Rios walked into the armored vehicle and collapsed, unconscious. Later, deputies would find that he bore serious self-inflicted wounds to his neck, head and torso from a drill bit and augur.

His condition is unknown.

The standoff ended without using force, Nocco said, and no officers were injured.

"We know that this is a horrific time for this family and that they need help," he said. "We're going to make sure that all the proper steps are done, that the two other children are going to be in safe hands."

Many sheriff's cars remained outside the home Thursday evening as investigators continued their work.

• • •

Earlier in the day, friends and acquaintances gathered at the police tape in the bright sun, looking toward the house where the Rios family has lived for years.

Childhood friend Josh Melching, 25, of Clearwater was still struggling to comprehend the morning's mayhem.

"That's not what Jason would've done," he said, shaking his head. "He's always had my brother's and my back. He was a caring person. He was Jason. I don't know how to explain other than that. He was Jason."

Angela Rios was a fighter, Melching said, a tough woman who used a wheelchair but made sure she was always there for the children. He said Jason Rios had that same dedication to his family.

"It's didn't matter what you needed. He was there," he said. "He loved nothing more than his family."

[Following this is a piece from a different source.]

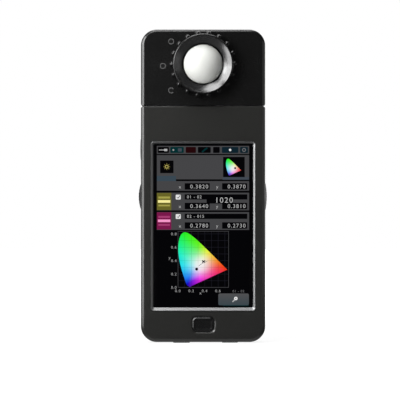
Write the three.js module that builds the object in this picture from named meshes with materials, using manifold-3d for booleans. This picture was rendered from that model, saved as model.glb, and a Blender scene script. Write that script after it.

Melching said that if Rios had trouble with drugs, he hid it well. He had a twin brother and often spent time tinkering with his truck. And he was working on passing the GED test, a process that he told Melching would improve his life.

"He was trying. He knew that he had made mistakes, but he was trying to make up for them and do better with his life. … I wish he would have called this morning, because I would have been there."

Pasco sheriff's records show Jason Rios was arrested for trespassing on fenced property at age 21 and for grand theft of a golf cart at 15.

Tony Ali, the owner of On Point Fashions near the family's home, said the grandparents did their best for the children, stopping in occasionally to buy new shoes despite living paycheck to paycheck.

"The grandparents were trying hard to give the kids a better life than they had received," he said.

Ernesto Rios worked especially hard, Ali said, devoted to his wife, Angela, as well as the grandchildren.

He said Ernesto almost always wore that stress and worry on his face.